[Start Material provided]

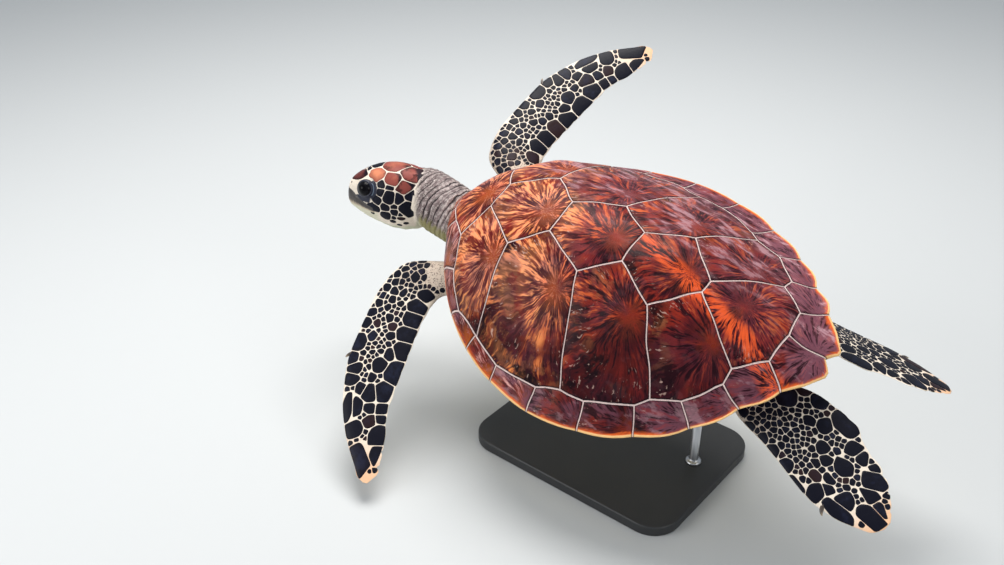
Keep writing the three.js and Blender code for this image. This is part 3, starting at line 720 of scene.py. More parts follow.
faces = 0
for name, outline, growth, rim_points in plates:
    piece = build_plate(name, outline, growth, rim_points)
    faces += len(piece.data.polygons)
print("shell plates hold", faces, "faces")

# %% [markdown]
# ## The flesh: sizes
# Head, neck, limbs and tail are tables too. The head is described in parts of its own length, and a
# matrix sets it at the nape with its turn, so that its shape and its pose stay apart.

# %% Tables of the flesh
HEAD_LENGTH = 119
NAPE = Vector((638, -11, 35))
HEAD_YAW = 26
HEAD_PITCH = 11.5
HEAD_ROLL = 30
HEAD = [
    (-0.02, 0.25, 0.235, -0.44), (0.1, 0.305, 0.295, -0.48), (0.25, 0.345, 0.333, -0.5),
    (0.4, 0.35, 0.345, -0.485), (0.55, 0.325, 0.33, -0.44), (0.7, 0.275, 0.285, -0.39),
    (0.82, 0.215, 0.22, -0.335), (0.92, 0.155, 0.15, -0.285), (0.975, 0.11, 0.09, -0.25),
    (1, 0.06, 0.03, -0.21),
]
EYE = (0.72, 0.205, 0.045)
EYE_RADIUS = 12.8
NECK = [
    ((496, 0, -8), 80, 42), ((530, 0, 2), 52, 42), ((562, -2, 13), 42, 42),
    ((602, -6, 21), 43, 43), ((636, -9, 28), 42, 44), ((656, -3, 31), 36, 40),
]
TAIL = [((96, 0, -24), 16, 13), ((64, 0, -20), 12, 9), ((42, 0, -14), 8, 6), ((28, 0, -9), 3, 2.5)]
BELLY = [
    (34, 40, -14), (60, 66, -36), (110, 105, -56), (160, 140, -67), (205, 168, -73),
    (260, 186, -76), (320, 190, -77), (380, 176, -75), (425, 148, -71), (465, 116, -65),
    (500, 88, -58), (530, 66, -48),
]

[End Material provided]

*Your instructions*. Your task is to pick out every line with the string "parts" and copy it.

*Exercise answer*.
Keep writing the three.js and Blender code for this image. This is part 3, starting at line 720 of scene.py. More parts follow.
# Head, neck, limbs and tail are tables too. The head is described in parts of its own length, and a